#### TASK INSTRUCTIONS:
Among the lines below, keep only those from the one containing "cad_parts[member].parent = rigid_bodies[body]" through the one containing "HALO_DISC = 6.4", and reproduce them exactly.

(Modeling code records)
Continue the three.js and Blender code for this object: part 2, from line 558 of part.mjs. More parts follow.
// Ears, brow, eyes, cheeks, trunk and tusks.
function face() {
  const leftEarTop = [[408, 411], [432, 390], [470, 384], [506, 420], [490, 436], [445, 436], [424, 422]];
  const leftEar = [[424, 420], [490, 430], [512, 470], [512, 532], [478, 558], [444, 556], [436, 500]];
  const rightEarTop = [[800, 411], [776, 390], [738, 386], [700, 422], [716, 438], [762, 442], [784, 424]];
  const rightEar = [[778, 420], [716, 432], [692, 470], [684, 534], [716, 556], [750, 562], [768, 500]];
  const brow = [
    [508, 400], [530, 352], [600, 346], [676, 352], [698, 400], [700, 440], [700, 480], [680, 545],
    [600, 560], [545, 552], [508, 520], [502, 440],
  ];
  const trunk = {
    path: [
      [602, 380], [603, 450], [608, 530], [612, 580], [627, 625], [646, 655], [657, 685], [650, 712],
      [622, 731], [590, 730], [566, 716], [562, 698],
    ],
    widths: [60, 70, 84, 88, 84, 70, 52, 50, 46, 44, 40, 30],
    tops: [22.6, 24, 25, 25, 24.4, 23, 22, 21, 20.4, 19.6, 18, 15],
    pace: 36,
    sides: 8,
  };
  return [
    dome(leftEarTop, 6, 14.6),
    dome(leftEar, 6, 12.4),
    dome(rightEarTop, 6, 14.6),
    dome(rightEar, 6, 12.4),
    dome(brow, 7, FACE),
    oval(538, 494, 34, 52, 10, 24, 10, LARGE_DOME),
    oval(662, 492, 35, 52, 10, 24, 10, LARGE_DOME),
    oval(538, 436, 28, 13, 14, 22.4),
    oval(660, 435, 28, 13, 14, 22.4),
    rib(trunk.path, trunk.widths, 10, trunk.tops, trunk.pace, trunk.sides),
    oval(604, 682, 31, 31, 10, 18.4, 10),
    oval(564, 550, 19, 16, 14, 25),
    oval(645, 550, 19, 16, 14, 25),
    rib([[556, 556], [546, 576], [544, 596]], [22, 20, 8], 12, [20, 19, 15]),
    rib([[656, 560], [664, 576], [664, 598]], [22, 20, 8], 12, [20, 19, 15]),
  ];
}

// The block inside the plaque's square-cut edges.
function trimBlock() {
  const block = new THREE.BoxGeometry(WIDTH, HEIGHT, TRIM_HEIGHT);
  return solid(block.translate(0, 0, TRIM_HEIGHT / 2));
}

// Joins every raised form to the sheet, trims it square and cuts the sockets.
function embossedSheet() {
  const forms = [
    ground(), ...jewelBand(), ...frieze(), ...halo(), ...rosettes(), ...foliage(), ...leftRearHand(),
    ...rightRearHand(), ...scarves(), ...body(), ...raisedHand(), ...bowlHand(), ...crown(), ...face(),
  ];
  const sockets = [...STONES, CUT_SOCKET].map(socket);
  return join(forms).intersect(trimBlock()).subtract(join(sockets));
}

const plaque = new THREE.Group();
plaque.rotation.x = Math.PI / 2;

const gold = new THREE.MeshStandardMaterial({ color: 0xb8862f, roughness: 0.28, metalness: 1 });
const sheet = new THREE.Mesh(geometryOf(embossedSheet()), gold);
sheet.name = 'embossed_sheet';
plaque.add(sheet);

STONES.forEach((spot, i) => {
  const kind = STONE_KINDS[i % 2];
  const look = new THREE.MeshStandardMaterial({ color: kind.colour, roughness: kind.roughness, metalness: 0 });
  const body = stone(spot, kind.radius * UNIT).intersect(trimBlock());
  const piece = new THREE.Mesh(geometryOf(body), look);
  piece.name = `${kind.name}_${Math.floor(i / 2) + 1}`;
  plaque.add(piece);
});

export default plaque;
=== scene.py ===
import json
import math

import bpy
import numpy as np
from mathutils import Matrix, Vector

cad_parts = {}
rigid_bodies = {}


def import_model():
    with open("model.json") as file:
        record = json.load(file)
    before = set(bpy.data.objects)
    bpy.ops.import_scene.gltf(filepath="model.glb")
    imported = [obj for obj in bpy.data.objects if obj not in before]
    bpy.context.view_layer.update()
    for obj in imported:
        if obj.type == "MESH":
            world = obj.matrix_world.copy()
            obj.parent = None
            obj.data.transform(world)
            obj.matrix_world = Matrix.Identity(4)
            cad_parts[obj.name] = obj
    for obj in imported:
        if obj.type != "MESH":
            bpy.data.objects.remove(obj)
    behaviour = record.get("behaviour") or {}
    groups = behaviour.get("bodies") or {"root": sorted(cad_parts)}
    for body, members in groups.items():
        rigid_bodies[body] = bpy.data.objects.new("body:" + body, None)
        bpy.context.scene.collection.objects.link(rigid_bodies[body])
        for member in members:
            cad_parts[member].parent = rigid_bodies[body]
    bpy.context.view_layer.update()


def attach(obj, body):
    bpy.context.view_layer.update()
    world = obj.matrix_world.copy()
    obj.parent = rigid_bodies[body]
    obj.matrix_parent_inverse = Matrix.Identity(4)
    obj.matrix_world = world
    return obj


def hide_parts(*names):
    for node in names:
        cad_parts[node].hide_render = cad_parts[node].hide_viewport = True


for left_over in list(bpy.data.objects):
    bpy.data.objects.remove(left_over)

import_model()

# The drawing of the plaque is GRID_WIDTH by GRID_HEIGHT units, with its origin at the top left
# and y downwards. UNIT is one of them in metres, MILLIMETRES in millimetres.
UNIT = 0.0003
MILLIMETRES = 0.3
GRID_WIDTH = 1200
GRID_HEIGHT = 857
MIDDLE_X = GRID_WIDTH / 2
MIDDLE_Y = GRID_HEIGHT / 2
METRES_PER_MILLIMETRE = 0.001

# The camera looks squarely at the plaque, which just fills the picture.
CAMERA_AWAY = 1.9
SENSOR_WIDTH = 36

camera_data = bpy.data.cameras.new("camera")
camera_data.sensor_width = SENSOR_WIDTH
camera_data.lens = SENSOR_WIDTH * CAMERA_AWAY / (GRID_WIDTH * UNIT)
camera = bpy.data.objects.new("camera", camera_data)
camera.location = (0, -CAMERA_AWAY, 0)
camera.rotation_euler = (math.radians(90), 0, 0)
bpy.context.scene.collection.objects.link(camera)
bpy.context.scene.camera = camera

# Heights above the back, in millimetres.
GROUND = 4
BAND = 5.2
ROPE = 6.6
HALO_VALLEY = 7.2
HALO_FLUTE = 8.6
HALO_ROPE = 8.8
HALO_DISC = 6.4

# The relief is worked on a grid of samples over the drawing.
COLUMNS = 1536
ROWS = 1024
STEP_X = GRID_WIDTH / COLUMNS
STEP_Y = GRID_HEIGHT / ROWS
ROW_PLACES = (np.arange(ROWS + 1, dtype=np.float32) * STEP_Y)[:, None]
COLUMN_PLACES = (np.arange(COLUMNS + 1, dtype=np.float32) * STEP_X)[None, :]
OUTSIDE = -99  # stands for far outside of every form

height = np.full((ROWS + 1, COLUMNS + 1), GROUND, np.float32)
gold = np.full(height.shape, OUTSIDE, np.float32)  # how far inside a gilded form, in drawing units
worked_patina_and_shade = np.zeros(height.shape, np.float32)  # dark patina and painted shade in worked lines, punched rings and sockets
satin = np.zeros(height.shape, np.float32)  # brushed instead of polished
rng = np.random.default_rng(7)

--

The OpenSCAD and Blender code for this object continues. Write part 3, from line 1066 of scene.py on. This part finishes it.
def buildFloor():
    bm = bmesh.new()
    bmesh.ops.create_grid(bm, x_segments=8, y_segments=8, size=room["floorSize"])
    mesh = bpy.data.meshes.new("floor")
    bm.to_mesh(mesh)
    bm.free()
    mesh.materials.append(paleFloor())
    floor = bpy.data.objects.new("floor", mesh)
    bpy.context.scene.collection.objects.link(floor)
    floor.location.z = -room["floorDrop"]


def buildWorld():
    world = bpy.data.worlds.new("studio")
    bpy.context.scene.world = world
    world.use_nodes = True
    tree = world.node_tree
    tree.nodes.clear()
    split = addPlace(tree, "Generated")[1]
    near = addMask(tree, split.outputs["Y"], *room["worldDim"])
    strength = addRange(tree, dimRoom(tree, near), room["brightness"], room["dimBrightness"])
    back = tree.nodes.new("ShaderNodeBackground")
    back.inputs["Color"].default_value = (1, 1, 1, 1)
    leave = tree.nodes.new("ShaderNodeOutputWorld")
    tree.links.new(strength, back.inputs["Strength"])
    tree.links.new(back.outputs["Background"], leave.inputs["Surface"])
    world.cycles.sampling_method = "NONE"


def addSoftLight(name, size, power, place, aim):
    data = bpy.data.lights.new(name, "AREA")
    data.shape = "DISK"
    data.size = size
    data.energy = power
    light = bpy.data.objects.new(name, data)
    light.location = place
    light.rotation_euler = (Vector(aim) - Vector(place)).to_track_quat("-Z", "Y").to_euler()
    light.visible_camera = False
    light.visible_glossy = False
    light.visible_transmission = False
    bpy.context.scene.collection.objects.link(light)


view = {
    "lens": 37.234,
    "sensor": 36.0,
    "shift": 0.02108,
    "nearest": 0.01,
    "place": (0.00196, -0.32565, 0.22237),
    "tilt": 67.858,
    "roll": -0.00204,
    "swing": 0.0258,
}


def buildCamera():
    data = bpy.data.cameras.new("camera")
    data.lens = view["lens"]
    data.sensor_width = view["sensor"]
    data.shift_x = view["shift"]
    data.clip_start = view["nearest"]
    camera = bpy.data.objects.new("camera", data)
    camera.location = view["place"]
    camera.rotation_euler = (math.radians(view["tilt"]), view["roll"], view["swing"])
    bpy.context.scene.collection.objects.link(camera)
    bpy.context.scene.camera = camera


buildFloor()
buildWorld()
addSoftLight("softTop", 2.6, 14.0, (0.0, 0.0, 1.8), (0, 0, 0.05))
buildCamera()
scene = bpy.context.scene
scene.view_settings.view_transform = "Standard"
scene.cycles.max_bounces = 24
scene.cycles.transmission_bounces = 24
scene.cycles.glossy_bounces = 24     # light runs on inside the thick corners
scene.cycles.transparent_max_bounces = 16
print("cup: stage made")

#### FULL OUTPUT:
            cad_parts[member].parent = rigid_bodies[body]
    bpy.context.view_layer.update()


def attach(obj, body):
    bpy.context.view_layer.update()
    world = obj.matrix_world.copy()
    obj.parent = rigid_bodies[body]
    obj.matrix_parent_inverse = Matrix.Identity(4)
    obj.matrix_world = world
    return obj


def hide_parts(*names):
    for node in names:
        cad_parts[node].hide_render = cad_parts[node].hide_viewport = True


for left_over in list(bpy.data.objects):
    bpy.data.objects.remove(left_over)

import_model()

# The drawing of the plaque is GRID_WIDTH by GRID_HEIGHT units, with its origin at the top left
# and y downwards. UNIT is one of them in metres, MILLIMETRES in millimetres.
UNIT = 0.0003
MILLIMETRES = 0.3
GRID_WIDTH = 1200
GRID_HEIGHT = 857
MIDDLE_X = GRID_WIDTH / 2
MIDDLE_Y = GRID_HEIGHT / 2
METRES_PER_MILLIMETRE = 0.001

# The camera looks squarely at the plaque, which just fills the picture.
CAMERA_AWAY = 1.9
SENSOR_WIDTH = 36

camera_data = bpy.data.cameras.new("camera")
camera_data.sensor_width = SENSOR_WIDTH
camera_data.lens = SENSOR_WIDTH * CAMERA_AWAY / (GRID_WIDTH * UNIT)
camera = bpy.data.objects.new("camera", camera_data)
camera.location = (0, -CAMERA_AWAY, 0)
camera.rotation_euler = (math.radians(90), 0, 0)
bpy.context.scene.collection.objects.link(camera)
bpy.context.scene.camera = camera

# Heights above the back, in millimetres.
GROUND = 4
BAND = 5.2
ROPE = 6.6
HALO_VALLEY = 7.2
HALO_FLUTE = 8.6
HALO_ROPE = 8.8
HALO_DISC = 6.4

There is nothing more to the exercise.